The art of producing Axarquía muscatel raisins

From harvest to sale, the sun-dried muscatel grapes go through various stages including crushing and sieving

JAVIER ALMELLONES
JAVIER ALMELLONES Málaga

Recognised in 2017 when it was added to the Food and Agricultural Organisation of the United Nations (FAO) agricultural heritage list, the Axarquía muscatel grape is one of the most exclusive products in the world. Its production, which is steeped in centuries of local farming traditions, is one of the seven European agricultural heritage systems that are currently on the list.

However, despite its recognition and prestige, little is known about the centuries-old production method used, which is unique to the Axarquía. From harvest to sale, a long and arduous process is involved in its production, in which both the weather and manual labour are fundamental.

Although it is recognised by the UN, the sector has yet to improve its marketing and sales techniques and learn how to promote its history, nutritional values and identity. To this end, a new organisation, SIPAM Axarquia, has been set up this year, tasked with the job of ensuring that the Axarquía muscatel raisin gets the recognition it deserves.

The grape harvest is a great physical challenge for the farmers, who have to face the steep slopes of Malaga's easternmost region. It is even said that there are areas where not even mules can access the vineyards, creating a further obstacle to the harvest; it’s the farmers themselves who have to transport the boxes laden with the freshly-picked produce. Horses are traditionally used to transport the fruit but nowadays many growers rely on motor vehicles instead.

Another important task for the farmers is to choose which bunches to cut. Not just any bunch will do for raisins; the grapes have to be ripe, almost golden and it takes years of practice to know exactly when to pick them and which bunches will pass muster.

The grapes are then carefully placed on ‘raisin racks’, so they can dry in the sun for several days. This is one of the processes that differentiate muscatel from other grape varieties, for which ovens and other industrial systems are used to dry the fruit. Each of these open-air spaces typically has a surface area of between forty and fifty square metres. They should also have a slope of approximately eight per cent and a clear midday orientation. In addition, it is essential that they are provided with awnings, not only to avoid rainwater but also the humidity of the dew during the night.
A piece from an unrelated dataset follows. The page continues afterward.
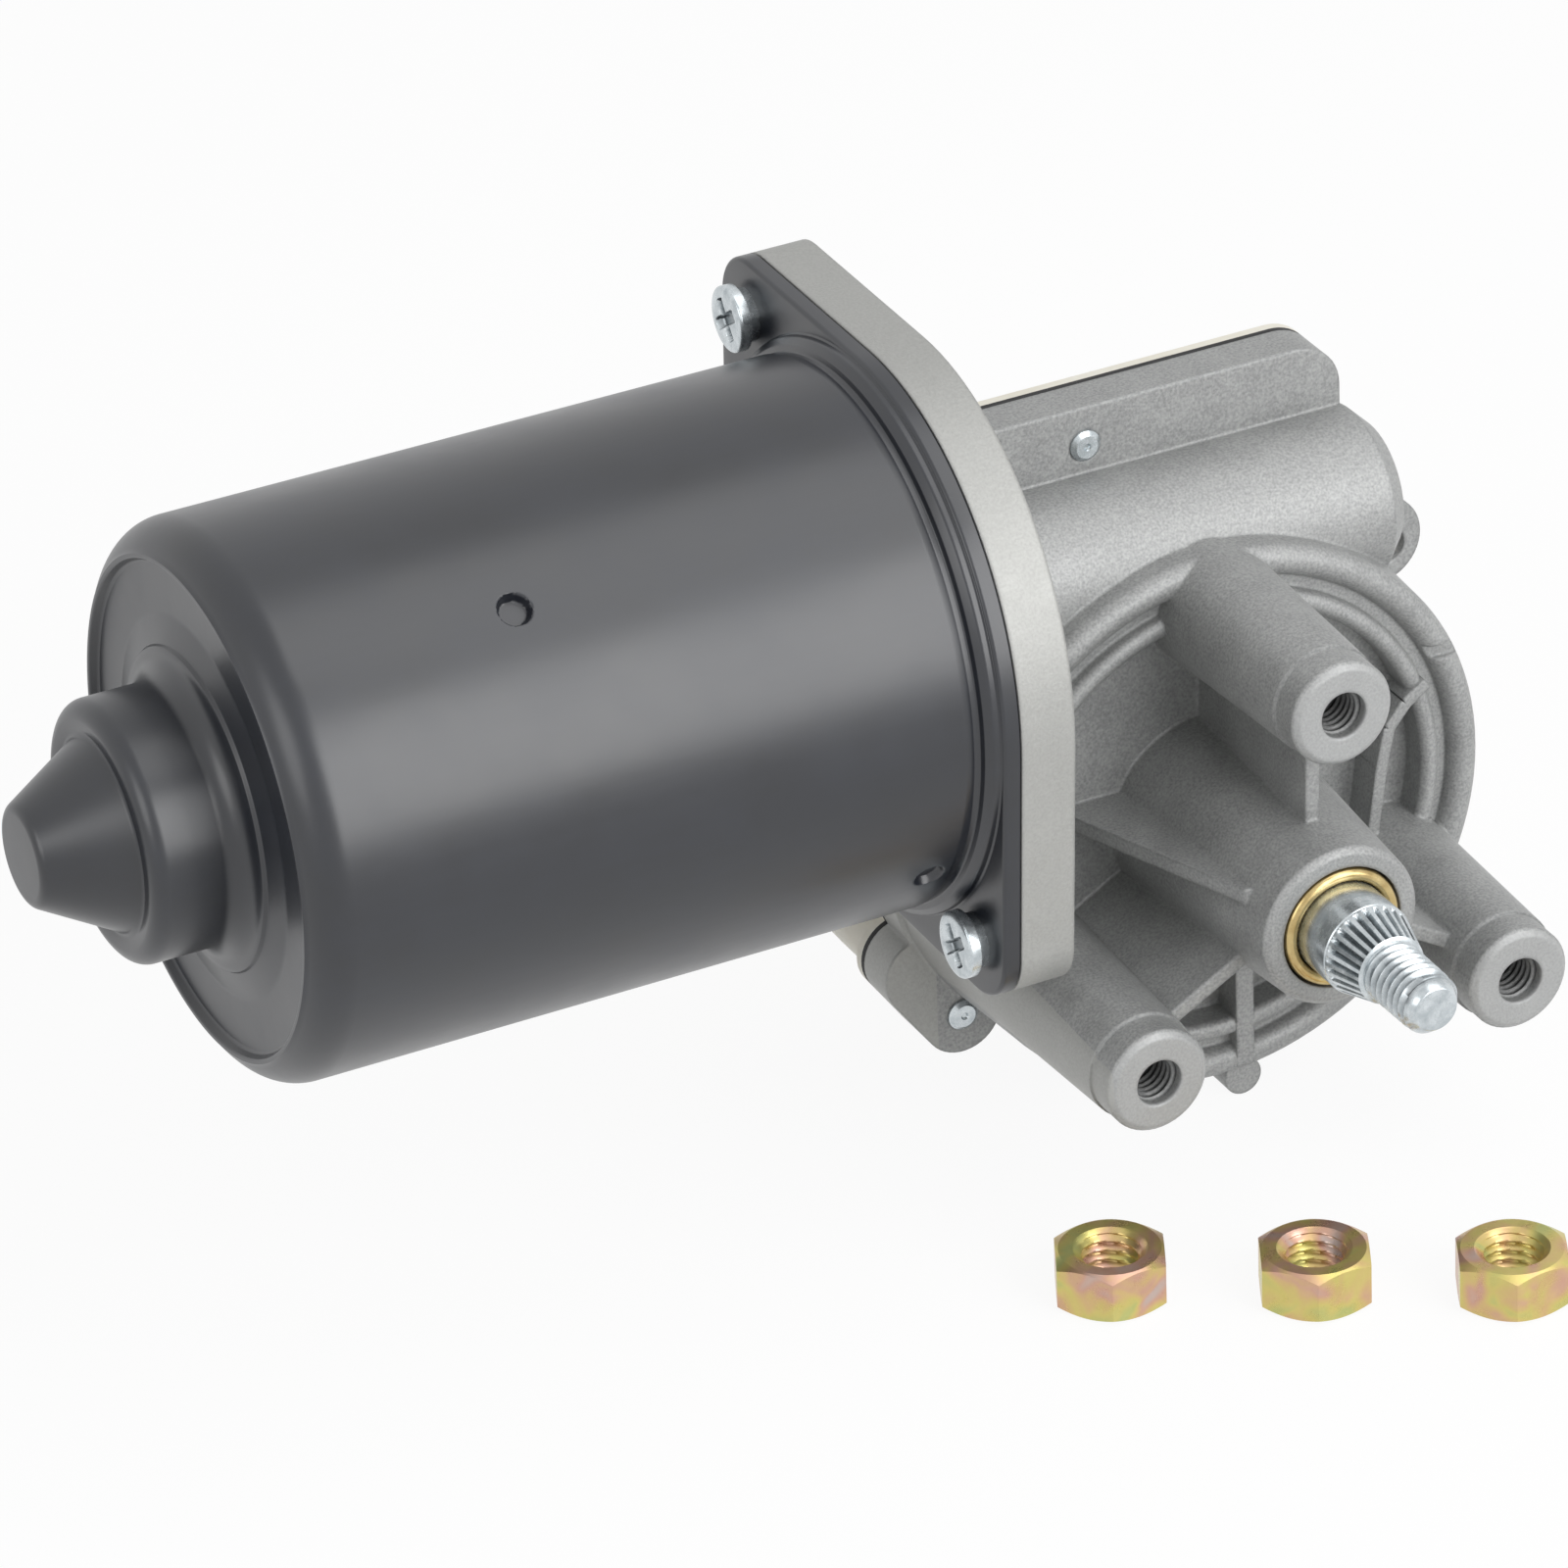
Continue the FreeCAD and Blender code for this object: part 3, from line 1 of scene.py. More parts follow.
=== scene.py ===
"""Looks of a wiper motor: finishes, turned and threaded pieces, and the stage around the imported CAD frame."""
import json
import logging
import math
from dataclasses import dataclass
from enum import Enum
from typing import Callable, Sequence

import bmesh
import bpy
import numpy as np
from mathutils import Matrix, Vector


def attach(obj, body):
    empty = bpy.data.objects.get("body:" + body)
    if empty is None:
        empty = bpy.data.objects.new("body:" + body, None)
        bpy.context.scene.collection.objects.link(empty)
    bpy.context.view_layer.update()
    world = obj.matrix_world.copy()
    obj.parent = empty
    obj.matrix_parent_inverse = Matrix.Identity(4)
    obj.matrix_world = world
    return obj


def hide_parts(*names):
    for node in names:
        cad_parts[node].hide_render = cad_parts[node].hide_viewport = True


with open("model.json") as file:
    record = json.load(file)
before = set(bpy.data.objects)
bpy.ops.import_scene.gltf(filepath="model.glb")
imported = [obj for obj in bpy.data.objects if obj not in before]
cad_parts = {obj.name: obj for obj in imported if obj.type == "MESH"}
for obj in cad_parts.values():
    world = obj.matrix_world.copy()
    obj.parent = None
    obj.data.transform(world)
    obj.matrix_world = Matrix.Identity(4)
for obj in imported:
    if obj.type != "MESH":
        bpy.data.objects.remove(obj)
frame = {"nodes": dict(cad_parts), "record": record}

LOG = logging.getLogger("wiper_motor")
MM = 0.001
THREAD_SLOPE, THREAD_FLAT = 2.6, 0.15
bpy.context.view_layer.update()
Array, Piece, Tree, Socket = np.ndarray, bpy.types.Object, bpy.types.NodeTree, bpy.types.NodeSocket
Spot = tuple[float, float, float]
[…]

Each bunch must be turned over one by one as each side dries. It can take between ten and fifteen days for the grapes to turn into raisins, depending on the weather. The optimum time for drying the grapes is the end of summer.

Experts know exactly the right time to pick the fruit; not too early, but when the grapes are still juicy and before they start to dry.

Once the grapes have dried, they are collected and taken to the so-called 'lagares' (presses), where the cutting phase begins. One by one they are cut from the bunches with small scissors on the so-called 'formaletes', a task in which entire families usually participate. In the past it was a task mainly carried out by women, although today this is not always the case. There are also bunches that do not go through this process, as they are reserved to be sold directly in boxes. They are usually selected for their size and shape so that they look better in the so-called 'chatos' or 'catites', traditional containers for grapes that have not been crushed.

Size matters

In terms of size for sale, there are five categories of grape: extra, first, second, third and a fourth, which is usually discarded. In Axarquía grape ‘jargon’, these categories are known as (from the largest to the smallest) the reviso, the media, the aseada, the corriente and the escombro. The latter, because of its size, can be used for other purposes such as home winemaking. Once the raisins have been sorted into the different sizes they can be packaged and sold.

The job is not only time-consuming, but it’s also a real labour of love for the hundreds of farmers who still cultivate and process the grapes today, in villages such as El Borge, Almáchar and Moclinejo - the three largest producers in the region. They are determined to keep alive this age-old tradition, which has its origins in ancient Al-Andalus, when the Muscat of Alexandria grape variety arrived in Malaga brought from North Africa.